Ces ex-combattants se réjouissent de la fourniture régulière de la ration alimentaire (haricot, riz, sel, huile). Un kg de riz et de haricot pour trois personnes par jour. Cependant, la ration alimentaire reste insuffisante vu que certains ménages se sont agrandis. Ils réclament l’augmentation de la ration alimentaire. « Ma famille compte 7 personnes alors qu’on me donne une ration pour 3 personnes », fait remarquer M. Kazungu.
Par ailleurs, ils évoquent le manque de terres cultivables pour ceux qui ont des femmes afin qu’ils puissent compléter et varier leur alimentation.
« Nos femmes restent assises à longueur de la journée alors qu’elles peuvent s’occuper avec des activités champêtres », déplorent-ils. Ils disent qu’ils ont déjà soumis cette question à l’autorité provinciale mais celle-ci leur a répondu qu’il n’y a pas de terres à distribuer.

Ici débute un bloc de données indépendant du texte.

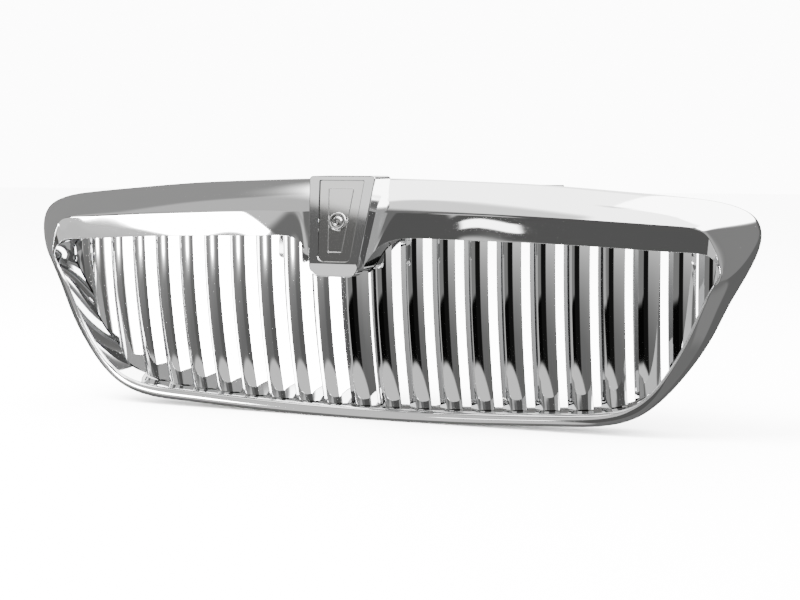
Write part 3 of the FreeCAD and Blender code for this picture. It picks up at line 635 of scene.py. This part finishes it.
def bump(tree, shader, height, strength, distance):
    node = tree.nodes.new("ShaderNodeBump")
    node.inputs["Strength"].default_value = strength
    node.inputs["Distance"].default_value = distance
    tree.links.new(height, node.inputs["Height"])
    tree.links.new(node.outputs["Normal"], shader.inputs["Normal"])


def chrome(name, colour, rough, wave):
    """Plated surface: faint cloudiness in gloss and colour, slight waviness of the moulding."""
    mat, tree, shader, place = node_material(name)
    shader.inputs["Metallic"].default_value = 1.0
    cloud = noise(tree, place, 14.0, 4.0)
    darker = tuple(c * 0.965 for c in colour)
    tree.links.new(blend_colour(tree, cloud, darker, colour), shader.inputs["Base Color"])
    fine = noise(tree, place, 420.0, 2.0)
    tree.links.new(ramp(tree, fine, rough * 0.7, rough * 1.3), shader.inputs["Roughness"])
    bump(tree, shader, noise(tree, place, 60.0, 1.0), wave, 0.00004)
    return mat


def metal(name, colour, rough, grain):
    mat, tree, shader, place = node_material(name)
    shader.inputs["Metallic"].default_value = 1.0
    spots = noise(tree, place, grain, 5.0)
    darker = tuple(c * 0.8 for c in colour)
    tree.links.new(blend_colour(tree, spots, darker, colour), shader.inputs["Base Color"])
    tree.links.new(ramp(tree, spots, rough * 0.7, rough * 1.4), shader.inputs["Roughness"])
    bump(tree, shader, spots, 0.3, 0.0001)
    return mat


def moulded(name, colour, rough, grain, strength):
    mat, tree, shader, place = node_material(name)
    cells = tree.nodes.new("ShaderNodeTexVoronoi")
    cells.inputs["Scale"].default_value = grain
    tree.links.new(place, cells.inputs["Vector"])
    cloud = noise(tree, place, 30.0, 4.0)
    darker = tuple(c * 0.75 for c in colour)
    tree.links.new(blend_colour(tree, cloud, darker, colour), shader.inputs["Base Color"])
    tree.links.new(ramp(tree, cloud, rough * 0.85, rough * 1.15), shader.inputs["Roughness"])
    bump(tree, shader, cells.outputs["Distance"], strength, 0.0002)
    return mat


def make_materials():
    return {
        "chrome_plated": chrome("chrome_plated", (0.93, 0.935, 0.94), 0.04, 0.2),
        "bar_chrome": chrome("bar_chrome", (0.93, 0.935, 0.94), 0.045, 0.2),
        "tablet_satin": chrome("tablet_satin", (0.93, 0.93, 0.92), 0.04, 0.1),
        "trim_bright": chrome("trim_bright", (0.97, 0.97, 0.97), 0.08, 0.2),
        "screw_steel": metal("screw_steel", (0.72, 0.72, 0.72), 0.16, 500.0),
        "carrier_black": moulded("carrier_black", (0.022, 0.022, 0.024), 0.55, 1400.0, 0.5),
        "zinc_screws": metal("zinc_screws", (0.66, 0.64, 0.55), 0.3, 700.0),
        "bracket_steel": moulded("bracket_steel", (0.03, 0.03, 0.033), 0.38, 900.0, 0.25),
        "spring_steel": metal("spring_steel", (0.24, 0.24, 0.25), 0.42, 600.0),
        "seal_rubber": moulded("seal_rubber", (0.02, 0.02, 0.02), 0.7, 1800.0, 0.5),
        "pin_nylon": moulded("pin_nylon", (0.7, 0.69, 0.64), 0.45, 1200.0, 0.2),
    }


# ------------------------------------------------------------------ studio

CAMERA_AT = (613.628, -1485.676, 86.371)
CAMERA_YAW, CAMERA_PITCH, CAMERA_ROLL = 0.357, -0.1, 0.001
FOCAL_PIXELS = 1382.53
SENSOR_MM = 36.0


def add_camera():
    data = bpy.data.cameras.new("camera")
    data.sensor_width = SENSOR_MM
    data.lens = FOCAL_PIXELS / 800 * SENSOR_MM
    data.clip_start = 0.01
    cam = bpy.data.objects.new("camera", data)
    bpy.context.scene.collection.objects.link(cam)
    turn = (Matrix.Rotation(CAMERA_YAW, 4, "Z") @ Matrix.Rotation(math.pi / 2 + CAMERA_PITCH, 4, "X")
            @ Matrix.Rotation(CAMERA_ROLL, 4, "Z"))
    cam.matrix_world = Matrix.Translation(Vector(world(CAMERA_AT))) @ turn
    bpy.context.scene.camera = cam


DOME_RADIUS = 6.0
POD_SKYLINE = 26.75    # elevation at which the light wall starts that the pod mirrors
WHITE = 250             # display level of the brightest panel


def emission_for(level):
    """Emission that a mirror shows as a given display level (0 to 255)."""
    share = np.clip(np.asarray(level, float), 0, 251) / 255
    return 0.225 * (share / (1 - share)) ** 1.22


def step(value, edge, width):
    """0 below edge, 1 above it, eased over width."""
    t = np.clip((value - edge) / width + 0.5, 0, 1)
    return t * t * (3 - 2 * t)


def panel(image, azimuth, elevation, az_range, el_range, level, blur=6.0):
    """Lays a studio panel over the image, in degrees; azimuth from the front, + to the right."""
    mask = step(azimuth, az_range[0], blur) * (1 - step(azimuth, az_range[1], blur))
    mask = mask * step(elevation, el_range[0], blur) * (1 - step(elevation, el_range[1], blur))
    return image + (level - image) * mask


def table_edge(azimuth):
    """Elevation of the front edge of the white table top, seen from the grille."""
    return -37.5 - 0.135 * (azimuth + 4)


def room(elevation):
    """Grey of the room behind the camera: lighter upwards."""
    return np.interp(elevation, (-36, -28, -20, -12, -4, 30), (103, 109, 129, 158, 190, 215))


def left_light(azimuth, elevation):
    """What the left-hand bars mirror."""
    image = np.interp(elevation, (-28, -24, -16, -8, -4), (110, 115, 132, 143, 152))
    centre = np.interp(elevation, (-28, -20, -12, -4), (93, 102, 116, 130))
    image = image + (centre - image) * step(azimuth, -24, 12)
    window = np.exp(-((azimuth + 36) / 17) ** 2) * step(elevation, -11.5, 9)
    image = image + (250 - image) * np.clip(window * 1.15, 0, 1)
    image = panel(image, azimuth, elevation, (10, 120), (-90, 20), WHITE, 5)
    table = step(-elevation, -table_edge(azimuth), 1.5) * (1 - step(azimuth, 12, 6))
    return image + (189 - image) * table


def right_light(azimuth, elevation):
    """What the middle and right-hand bars mirror."""
    image = room(elevation)
    image = panel(image, azimuth, elevation, (-66, -28), (-17.5, 40), 124, 3)
    image = panel(image, azimuth, elevation, (-180, -62), (-90, 60), 171, 4)
    image = panel(image, azimuth, elevation, (-66, -20), (-90, -17.5), 7, 2)
    image = panel(image, azimuth, elevation, (-29, 0), (-90, 40), 18, 5)
    table = step(-elevation, -table_edge(azimuth), 1.5)
    return image + (190 - image) * table


def surround_light(azimuth, elevation):
    """What the surround, the pod and the small pieces mirror."""
    image = np.full(azimuth.shape, 112.0)
    layers = (
        # azimuth range, elevation range, display level, blur (degrees); later ones lie on top
        ((-150, -62), (-8, 62), 148, 6),
        ((-78, -35), (36, 62), 180, 6),
        ((-200, -146), (4, 62), 230, 6),
        ((-180, -132), (-10, 9), 120, 6),
        ((-90, -66), (-40, -14), 160, 6),
        ((-68, -44), (-42, -14), 192, 6),
        ((-46, -15), (-50, 36), 188, 6),
        ((-15, 24), (-55, 60), 86, 6),
        ((-48, -31), (-28, -14), 252, 2),
        ((-28, -9), (-16, 12), 188, 2),
        ((-60, -10), (-75, -31), 188, 3),
        ((-17.5, -10.2), (-26, -21), 240, 1),
        ((24, 60), (-12, 50), 165, 6),
        ((60, 100), (-35, 30), 130, 6),
        ((100, 180), (-60, 24), 100, 6),
        ((48, 200), (28, 91), 244, 6),
        ((-200, 60), (60, 91), 236, 6),
        ((-45, -5), (56, 72), 208, 6),
    )
    for az_range, el_range, level, blur in layers:
        image = panel(image, azimuth, elevation, az_range, el_range, level, blur)
    return image


def pod_light(azimuth, elevation):
    """What the pod, its tablet and the badge mirror: a light wall over a dark one."""
    image = surround_light(azimuth, elevation)
    image = panel(image, azimuth, elevation, (-42, -12), (2, 45), 98, 3)
    image = panel(image, azimuth, elevation, (-42, -12), (POD_SKYLINE, 45), 207, 0.25)
    return panel(image, azimuth, elevation, (-42, -12), (-24, 2), 200, 4)


def add_dome(name, light, receivers, radius):
    """Surroundings mirrored by some of the pieces: a far dome of light and dark panels.

    The levels are rounded from the brightness that the chrome mirrors at the main view.
    Each group of pieces has a room of its own, so this isn't one plain studio.
    """
    cols, rows = 721, 361
    az = np.radians(np.linspace(-180, 180, cols))
    el = np.radians(np.linspace(-90, 90, rows))
    turn, climb = np.meshgrid(az, el)
    level = np.cos(climb)
    verts = np.stack([np.sin(turn) * level, -np.cos(turn) * level, np.sin(climb)], axis=-1)
    value = emission_for(light(np.degrees(turn), np.degrees(climb)))
    mesh = bpy.data.meshes.new(name)
    mesh.from_pydata((verts * radius).reshape(-1, 3).tolist(), [], grid_faces(rows, cols))
    layer = mesh.color_attributes.new("light", "FLOAT_COLOR", "POINT")
    colour = np.ones((rows * cols, 4))
    colour[:, :3] = value.reshape(-1, 1) * np.array((1.0, 0.995, 0.985))
    layer.data.foreach_set("color", colour.ravel())
    obj = bpy.data.objects.new(name, mesh)
    bpy.context.scene.collection.objects.link(obj)
    mat = bpy.data.materials.new(name)
    mat.use_nodes = True
    tree = mat.node_tree
    tree.nodes.clear()
    read = tree.nodes.new("ShaderNodeVertexColor")
    read.layer_name = "light"
    emit = tree.nodes.new("ShaderNodeEmission")
    clear = tree.nodes.new("ShaderNodeBsdfTransparent")
    both = tree.nodes.new("ShaderNodeAddShader")
    out = tree.nodes.new("ShaderNodeOutputMaterial")
    tree.links.new(read.outputs["Color"], emit.inputs["Color"])
    tree.links.new(emit.outputs["Emission"], both.inputs[0])
    tree.links.new(clear.outputs["BSDF"], both.inputs[1])
    tree.links.new(both.outputs["Shader"], out.inputs["Surface"])
    mat.cycles.emission_sampling = "NONE"
    mesh.materials.append(mat)
    obj.visible_camera = False
    obj.visible_diffuse = False
    obj.visible_shadow = False
    obj.visible_transmission = False
    lit = bpy.data.collections.new(name + "_lights")
    for piece in receivers:
        lit.objects.link(piece)
    obj.light_linking.receiver_collection = lit


def add_floor():
    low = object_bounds()[0][2]
    size = 12.0
    mesh = bpy.data.meshes.new("floor")
    corners = [(-size, -size, low), (size, -size, low), (size, size, low), (-size, size, low)]
    mesh.from_pydata(corners, [], [(0, 1, 2, 3)])
    obj = bpy.data.objects.new("floor", mesh)
    bpy.context.scene.collection.objects.link(obj)
    mat, tree, shader, place = node_material("floor")
    cloud = noise(tree, place, 3.0)
    pale = blend_colour(tree, cloud, (0.93, 0.93, 0.93), (0.96, 0.96, 0.96))
    tree.links.new(pale, shader.inputs["Base Color"])
    shader.inputs["Roughness"].default_value = 0.9
    mesh.materials.append(mat)
    obj.visible_glossy = False


WORLD_STRENGTH = 12.0
KEY_POWER = 700.0


def add_light():
    world_data = bpy.data.worlds.new("studio")
    world_data.use_nodes = True
    world_data.node_tree.nodes["Background"].inputs["Color"].default_value = (1, 1, 1, 1)
    world_data.node_tree.nodes["Background"].inputs["Strength"].default_value = WORLD_STRENGTH
    world_data.cycles_visibility.glossy = False
    bpy.context.scene.world = world_data
    data = bpy.data.lights.new("key", "AREA")
    data.size = 1.6
    data.energy = KEY_POWER
    key = bpy.data.objects.new("key", data)
    bpy.context.scene.collection.objects.link(key)
    key.location = (-1.2, -1.0, 2.2)
    key.rotation_euler = (Vector((0, 0, -0.1)) - key.location).to_track_quat("-Z", "Y").to_euler()
    key.visible_glossy = False


# ------------------------------------------------------------------ assembly

materials = make_materials()
pieces = [build_surround()]
pieces += [build_bar(i) for i in range(-BARS_EACH_SIDE, BARS_EACH_SIDE + 1)]
pieces += [build_pod(pieces[0]), build_tablet(), build_trim(), build_badge_ring(), build_badge_screw()]
slot_of = {row["node"]: row["material_slot"] for row in frame["record"]["subparts"]}
replaced = {"surround_frame", "emblem_pod", "emblem_tablet", "tablet_trim", "badge_ring", "badge_screw"}
replaced |= {"bar_%02d" % (i + 1) for i in range(2 * BARS_EACH_SIDE + 1)}
piece_slots = ["chrome_plated"] + ["bar_chrome"] * (2 * BARS_EACH_SIDE + 1)
piece_slots += ["chrome_plated", "tablet_satin", "trim_bright", "trim_bright", "screw_steel"]
for piece, slot_name in zip(pieces, piece_slots):
    piece.data.materials.append(materials[slot_name])
for node, obj in frame["nodes"].items():
    if node not in replaced:
        obj.data.materials.clear()
        obj.data.materials.append(materials[slot_of[node]])

bars = pieces[1:2 + 2 * BARS_EACH_SIDE]
carried_over = [obj for node, obj in frame["nodes"].items() if node not in replaced]
centre = pieces[2 + 2 * BARS_EACH_SIDE:]
others = [pieces[0]] + carried_over
add_floor()
add_dome("left_room", left_light, bars[:BARS_EACH_SIDE], DOME_RADIUS)
add_dome("right_room", right_light, bars[BARS_EACH_SIDE:], DOME_RADIUS + 0.1)
add_dome("surround_room", surround_light, others, DOME_RADIUS + 0.2)
add_dome("pod_room", pod_light, centre, DOME_RADIUS + 0.3)
add_light()
add_camera()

En outre, le manque de terrains pour le divertissement ne les épargne pas. « Nous passons toute la journée assis dans les chaises roulantes. Nous avons adressé une lettre à qui de droit il y a de cela deux ans, mais on n’a pas encore de réponse », s’indignent ces ex-combattants.
Ce n’est pas tout. Les robinets d’eau ont tari. A notre arrivée, racontent-ils, l’eau coulait à longueur de journée. Pour le moment, plus d’eau dans les robinets. La ligne qui les approvionnait a été coupée, il y a de cela six mois. Ils en ignorent la raison. « Nous ne pouvons pas aller puiser de l’eau ailleurs vu notre situation d’handicap. Nous craignons les maladies des mains sales».
Le problème d’éclairage n’est pas en reste. Le site n’est pas pourvu en électricité. Les panneaux solaires ne fonctionnent plus. D’autres ont été volés. Ces ex-combattants craignent pour leur sécurité. « Nous dormons la peur au ventre. Si un voleur survient, nous sommes incapables de résister. Nous réclamons la sécurisation du site».
Ces handicapés de guerre réclament également les titres de propriété pour leurs maisons. « Nous avons peur que nous pouvons être chassés à tout moment ».
« Il faut une loi »
Les associations des ex-combattants handicapés reconnaissent les difficultés auxquelles les ex-combattants font face.
Léonard Nduwimana, de l’association pour le développement des militaires handicapés (Admh), estime que le nœud des difficultés est l’absence de la loi régissant les ex-combattants. Et d’insister : « Une loi nous aiderait à revendiquer nos droits.»
Jérôme Bahati, conseiller chargé des questions administratives et juridiques dans l’association nationale des anciens combattants handicapés (Anacoh), abonde dans le même sens. Pour lui, la vie des ex-combattants handicapés devient de plus en plus intenable. Il juge nécessaire une base légale pour réclamer certaines choses. « Toutes les correspondances adressées au ministère de la Défense et à l’Assemblée sont restées lettre morte, il y a huit ans ».
A propos des soins médicaux, les deux activistes des droits des ex-combattants handicapés suggèrent aux services concernés de faire des descentes régulières dans les sites. « Ils en profiteraient pour soigner aussi ceux qui ne sont pas hébergés dans les sites ».